#### Source material

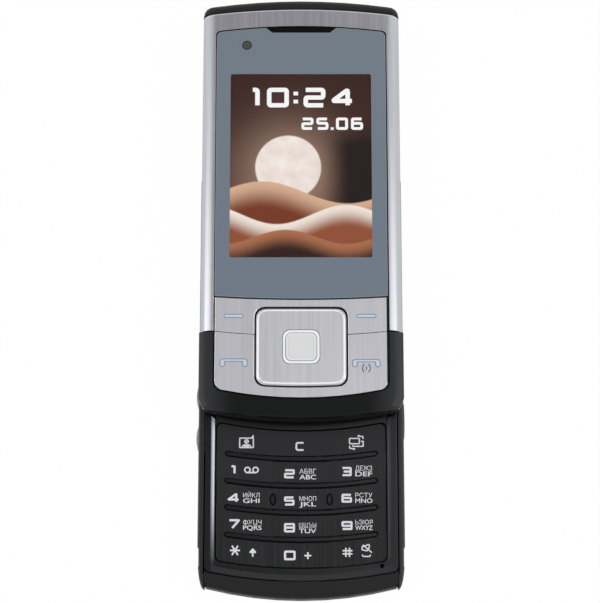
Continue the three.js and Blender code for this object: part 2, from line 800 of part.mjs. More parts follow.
function rearHousing() {
  const shape = (side, end) => plate({ ...baseEnd, half: baseHalfWidth - side, top: halfLength - end });
  const { backRound, railRound } = housing;
  const back = roundEdge(endSteps, backRound, backRound, (inset, rise) => ({
    points: shape(backRound - rise, backRound - rise),
    z: inset,
  }));
  const skin = loft([
    ...back,
    ...roundEdge(endSteps - 1, railRound, railRound, (inset, rise) => ({
      points: shape(inset, 0),
      z: baseDepth - railRound + rise,
    })),
  ]);
  const over = [-overrun, baseDepth + overrun];
  const capRoom = block([-railInner, railInner], [-halfLength, bodyEnd], over);
  const room = { half: sideInner, top: halfLength - housing.wall, topBow: endBow, topCorner: endCorner };
  const inside = prism(plate({ ...room, bottom: bodyEnd + housing.endWall }),
    [housing.floor, baseDepth + overrun]);
  const overEnd = prism(plate({ ...room, half: railInner, bottom: -halfLength - overrun }),
    [frontCaseLow - fitGap, baseDepth + overrun]);
  const floorCut = [-overrun, housing.floor + overrun];
  const bayHole = prism(plate(bayShape), floorCut);
  const coverSeat = prism(plate(coverShape, bay.coverEdge), [-overrun, bay.coverThick + fitGap]);
  const lensHole = disc(rearLens.radius + fitGap, rearLens.x, rearLens.y, floorCut, roundSides * 2);
  const speakerSlots = [...Array(speaker.slots).keys()].map((i) => {
    const y = speaker.y + (i - (speaker.slots - 1) / 2) * speaker.slotPitch;
    return block(span(speaker.x, speaker.half), span(y, speaker.slotPitch * 0.4), floorCut);
  });
  const screwHoles = screwPlaces.flatMap(({ x, y }) => [
    disc(screw.head + fitGap, x, y, [-overrun, screw.headHigh + fitGap], smallSides),
    disc(screw.shaft + looseGap, x, y, floorCut, smallSides),
  ]);
  const keySlot = (side, { middle, reach }) => block(
    side < 0 ? [-baseHalfWidth - overrun, -sideInner + fitGap] : [sideInner - fitGap, baseHalfWidth + overrun],
    [middle - reach - fitGap, middle + reach + fitGap],
    [sideKeyLow - fitGap, sideKeyHigh + fitGap],
  );
  const portSeat = block([-baseHalfWidth - overrun, -baseHalfWidth + port.thick + fitGap],
    [portNear - fitGap, portFar + fitGap], [portLow - port.swing, portHigh + fitGap]);
  const portMouth = block([-baseHalfWidth - overrun, -sideInner + overrun],
    [portNear + port.mouthIn, portFar - port.mouthIn],
    [portLow + port.mouthUp, portHigh - port.mouthUp]);
  return cut(skin, capRoom, inside, overEnd, bayHole, coverSeat, lensHole, ...speakerSlots,
    ...screwHoles, keySlot(-1, rocker), keySlot(1, shutter), portSeat, portMouth);
}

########

Reproduce all data above, unchanged.

Solved exercise
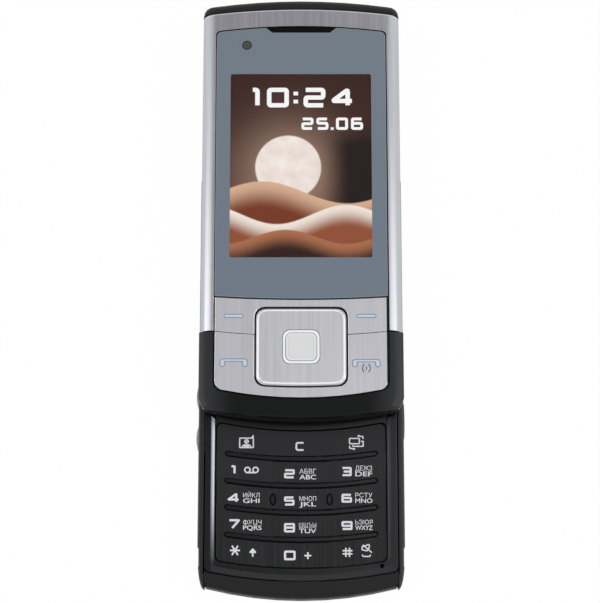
Continue the three.js and Blender code for this object: part 2, from line 800 of part.mjs. More parts follow.
function rearHousing() {
  const shape = (side, end) => plate({ ...baseEnd, half: baseHalfWidth - side, top: halfLength - end });
  const { backRound, railRound } = housing;
  const back = roundEdge(endSteps, backRound, backRound, (inset, rise) => ({
    points: shape(backRound - rise, backRound - rise),
    z: inset,
  }));
  const skin = loft([
    ...back,
    ...roundEdge(endSteps - 1, railRound, railRound, (inset, rise) => ({
      points: shape(inset, 0),
      z: baseDepth - railRound + rise,
    })),
  ]);
  const over = [-overrun, baseDepth + overrun];
  const capRoom = block([-railInner, railInner], [-halfLength, bodyEnd], over);
  const room = { half: sideInner, top: halfLength - housing.wall, topBow: endBow, topCorner: endCorner };
  const inside = prism(plate({ ...room, bottom: bodyEnd + housing.endWall }),
    [housing.floor, baseDepth + overrun]);
  const overEnd = prism(plate({ ...room, half: railInner, bottom: -halfLength - overrun }),
    [frontCaseLow - fitGap, baseDepth + overrun]);
  const floorCut = [-overrun, housing.floor + overrun];
  const bayHole = prism(plate(bayShape), floorCut);
  const coverSeat = prism(plate(coverShape, bay.coverEdge), [-overrun, bay.coverThick + fitGap]);
  const lensHole = disc(rearLens.radius + fitGap, rearLens.x, rearLens.y, floorCut, roundSides * 2);
  const speakerSlots = [...Array(speaker.slots).keys()].map((i) => {
    const y = speaker.y + (i - (speaker.slots - 1) / 2) * speaker.slotPitch;
    return block(span(speaker.x, speaker.half), span(y, speaker.slotPitch * 0.4), floorCut);
  });
  const screwHoles = screwPlaces.flatMap(({ x, y }) => [
    disc(screw.head + fitGap, x, y, [-overrun, screw.headHigh + fitGap], smallSides),
    disc(screw.shaft + looseGap, x, y, floorCut, smallSides),
  ]);
  const keySlot = (side, { middle, reach }) => block(
    side < 0 ? [-baseHalfWidth - overrun, -sideInner + fitGap] : [sideInner - fitGap, baseHalfWidth + overrun],
    [middle - reach - fitGap, middle + reach + fitGap],
    [sideKeyLow - fitGap, sideKeyHigh + fitGap],
  );
  const portSeat = block([-baseHalfWidth - overrun, -baseHalfWidth + port.thick + fitGap],
    [portNear - fitGap, portFar + fitGap], [portLow - port.swing, portHigh + fitGap]);
  const portMouth = block([-baseHalfWidth - overrun, -sideInner + overrun],
    [portNear + port.mouthIn, portFar - port.mouthIn],
    [portLow + port.mouthUp, portHigh - port.mouthUp]);
  return cut(skin, capRoom, inside, overEnd, bayHole, coverSeat, lensHole, ...speakerSlots,
    ...screwHoles, keySlot(-1, rocker), keySlot(1, shutter), portSeat, portMouth);
}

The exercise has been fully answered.